After selling the insurance brokerage firm, he worked as an insurance consultant in downtown San Francisco for several years, but wanted to, as he put it “…get a little country back in my life.” (He had worked at the family rice farm in Colusa, California, in summers during high school.) An opportunity arose to buy a derelict cattle ranch in the Bighorn Mountains in northwestern Wyoming in 1989. The ranch was 2,500 acres, with another 6,000 acres leased from the Bureau of Land Management.


Bob decided to build a log house and he acquired damaged lodgepole pine trees from the 1988 fire in Yellowstone National Park. A log-cabin company peeled and notched the logs and shipped them to Wyoming and Bob and three others put the house together in two weeks. He also built a barn for horses the same year. A rare class-1 trout stream ran through the property for over 2 miles; elk, deer, and moose were abundant.


Karen passed away in 1993 and in 1995 Bob married Sharon Huntley. Bob and Sharon have lived in Belvedere for the last 30 years.


Bob, Sharon, and family had some of their happiest times at the ranch, but in 2008 decided that the Big Horn Land and Livestock Company was too cold, too big and too far from home, and they sold the ranch. He recently said, “I miss it terribly: the trout stream, the cows, the horses, the elk, deer, and antelope — but it was too far away, and besides, the glass is half full.”
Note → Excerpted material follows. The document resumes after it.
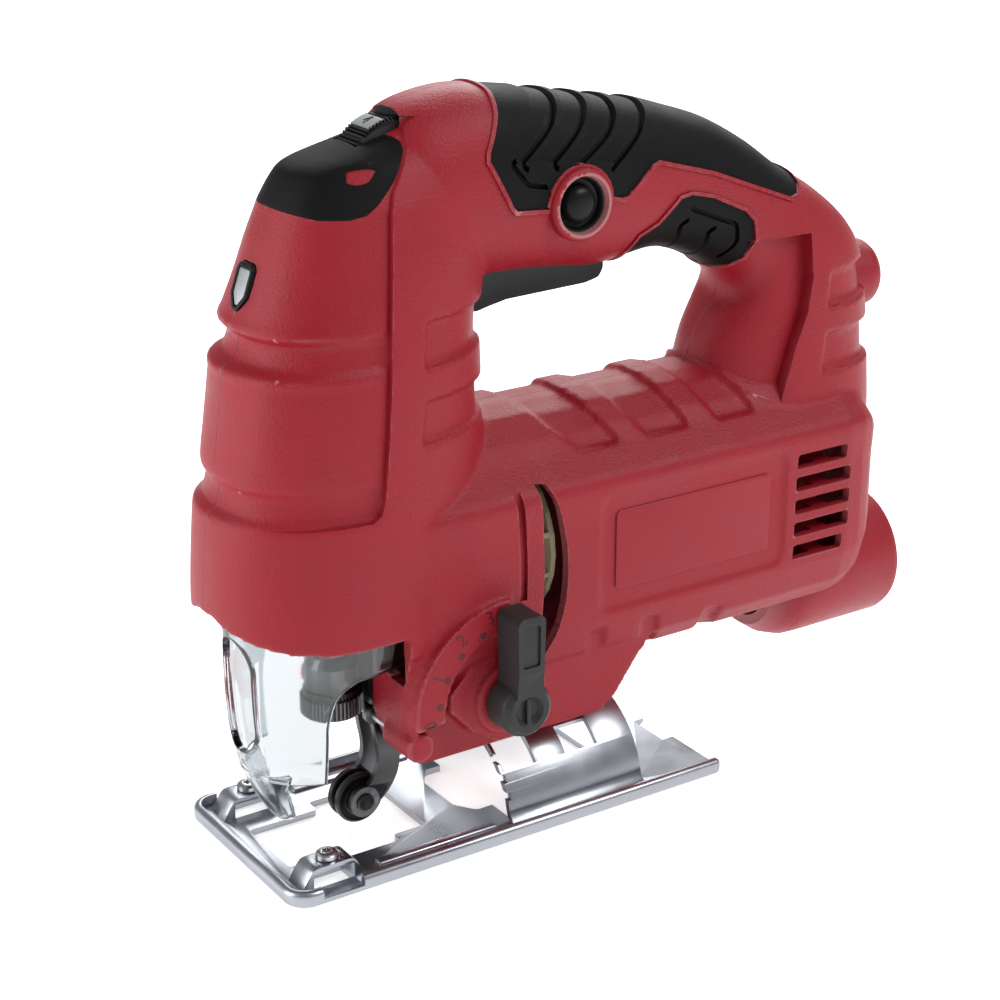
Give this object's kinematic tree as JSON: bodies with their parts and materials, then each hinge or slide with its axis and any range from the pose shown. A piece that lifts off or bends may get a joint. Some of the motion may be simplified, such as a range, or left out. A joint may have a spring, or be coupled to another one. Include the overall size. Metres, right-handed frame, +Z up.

Soon thereafter, they bought a small working farm in Sonoma County adjacent to the Napa Valley, with 2,000 olive trees, a vineyard, and fields of lavender. Bob acquired commercial olive-oil equipment, and made olive oil for over ten years. He then formed a partnership with the McAvoy Ranch in Petaluma, where they produced certified organic olive oil under a shared label.


Bob built a home on the property and rebuilt the barn after it was destroyed in the catastrophic fire of 2017. In 2018, he decided to “retire” and they sold the farm, and shifted to a much quieter life in Belvedere.